(Modeling code records)
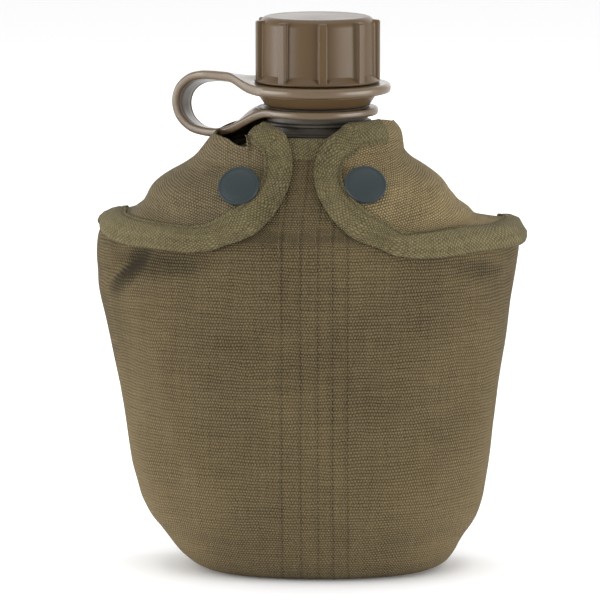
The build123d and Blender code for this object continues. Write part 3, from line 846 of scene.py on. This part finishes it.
for side, canvas in (("left", FLAP_LEFT), ("right", FLAP_RIGHT_LIT)):
    sign = -1 if side == "left" else 1
    front = turns_of(EDGES[side])
    rest = [around(side, *spot) for spot in BACK_EDGES[side]]
    free = even(front + rest, FLAP_COLUMNS, smooth=3)
    ring = [around(side, a, crest_height(side, a)) for a in range(CREST_START[side], 181, 5)]
    if side == "left":
        ring = [around(side, *spot) for spot in HOOK] + ring
    crest = even([front[0]] + ring, FLAP_COLUMNS, smooth=1)
    share = np.linspace(0, 1, FLAP_ROWS)[:, None, None] ** 0.9
    pair = free[None] * (1 - share) + crest[None] * share
    angle, t = pair[..., 0], pair[..., 1]
    flat = raw_surface(angle, t)
    outer = flat + normal_at(angle, t) * flap_lift(side, flat)[..., None]
    uv = np.column_stack([u_at(angle, flat[..., 2]).ravel(), t.ravel()])
    flap = cloth(f"flap_{side}_cloth", outer, uv, 1.0, canvas, outward=float(sign), body=None)
    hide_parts(f"flap_{side}", f"flap_yoke_{side}")

    # the tape runs round the neck, down the free edge and round the side
    bound = even([tuple(p) for p in crest[: NECK_TAPE[side]][::-1]] + front[1:] + rest[:3], 460, smooth=2)
    lift = partial(flap_lift, side)
    label = f"flap_binding_{side}"
    tape = strip(f"{label}_tape", bound, sign, TAPE_SECTION, lift, TAPE, body=None, replaces=[label])
    seam = stitches(f"flap_stitches_{side}", bound, sign, STITCH_IN, lift, 0.62, radius=0.16, body=None)

    # each piece's placement is baked into its points
    for piece in (flap, tape, seam):
        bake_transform(piece)

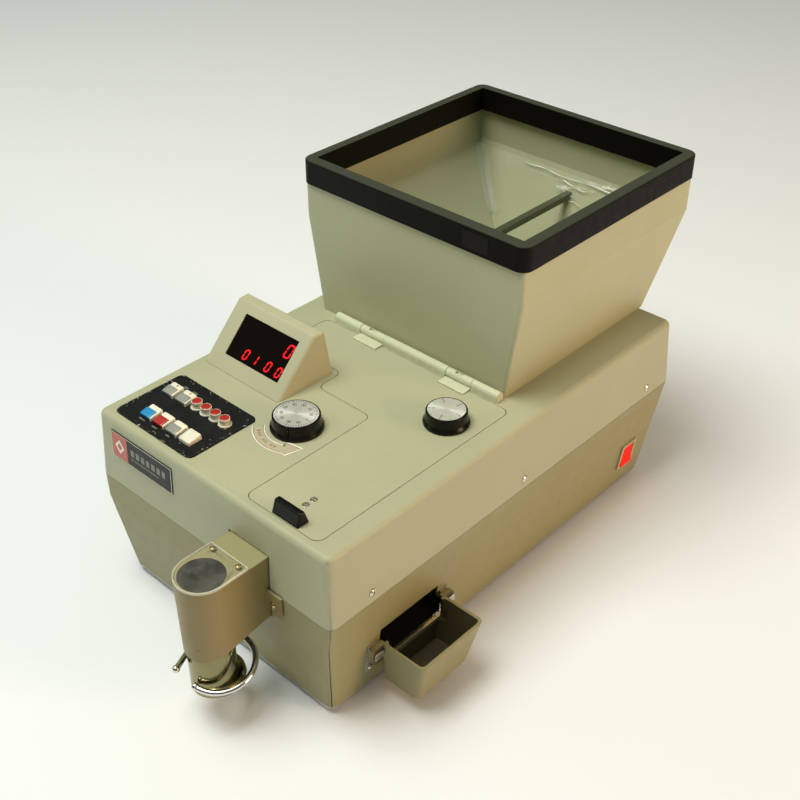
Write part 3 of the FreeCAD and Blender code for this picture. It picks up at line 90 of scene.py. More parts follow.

=== Requirement ===
Extract all of the data shown above without alteration.

=== Exercise answer ===
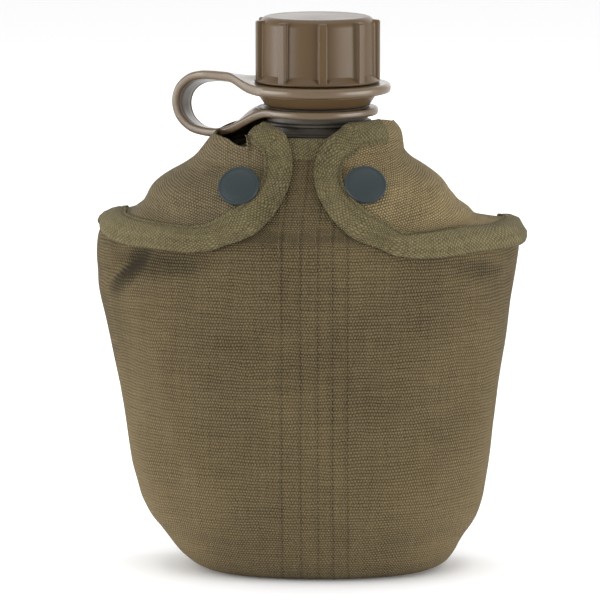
The build123d and Blender code for this object continues. Write part 3, from line 846 of scene.py on. This part finishes it.
for side, canvas in (("left", FLAP_LEFT), ("right", FLAP_RIGHT_LIT)):
    sign = -1 if side == "left" else 1
    front = turns_of(EDGES[side])
    rest = [around(side, *spot) for spot in BACK_EDGES[side]]
    free = even(front + rest, FLAP_COLUMNS, smooth=3)
    ring = [around(side, a, crest_height(side, a)) for a in range(CREST_START[side], 181, 5)]
    if side == "left":
        ring = [around(side, *spot) for spot in HOOK] + ring
    crest = even([front[0]] + ring, FLAP_COLUMNS, smooth=1)
    share = np.linspace(0, 1, FLAP_ROWS)[:, None, None] ** 0.9
    pair = free[None] * (1 - share) + crest[None] * share
    angle, t = pair[..., 0], pair[..., 1]
    flat = raw_surface(angle, t)
    outer = flat + normal_at(angle, t) * flap_lift(side, flat)[..., None]
    uv = np.column_stack([u_at(angle, flat[..., 2]).ravel(), t.ravel()])
    flap = cloth(f"flap_{side}_cloth", outer, uv, 1.0, canvas, outward=float(sign), body=None)
    hide_parts(f"flap_{side}", f"flap_yoke_{side}")

    # the tape runs round the neck, down the free edge and round the side
    bound = even([tuple(p) for p in crest[: NECK_TAPE[side]][::-1]] + front[1:] + rest[:3], 460, smooth=2)
    lift = partial(flap_lift, side)
    label = f"flap_binding_{side}"
    tape = strip(f"{label}_tape", bound, sign, TAPE_SECTION, lift, TAPE, body=None, replaces=[label])
    seam = stitches(f"flap_stitches_{side}", bound, sign, STITCH_IN, lift, 0.62, radius=0.16, body=None)

    # each piece's placement is baked into its points
    for piece in (flap, tape, seam):
        bake_transform(piece)

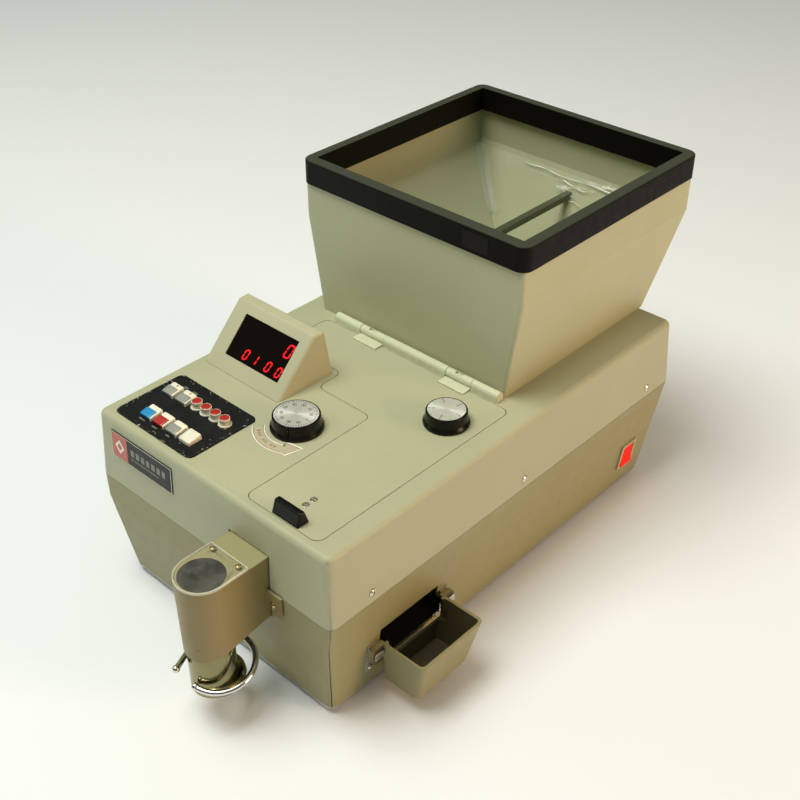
Write part 3 of the FreeCAD and Blender code for this picture. It picks up at line 90 of scene.py. More parts follow.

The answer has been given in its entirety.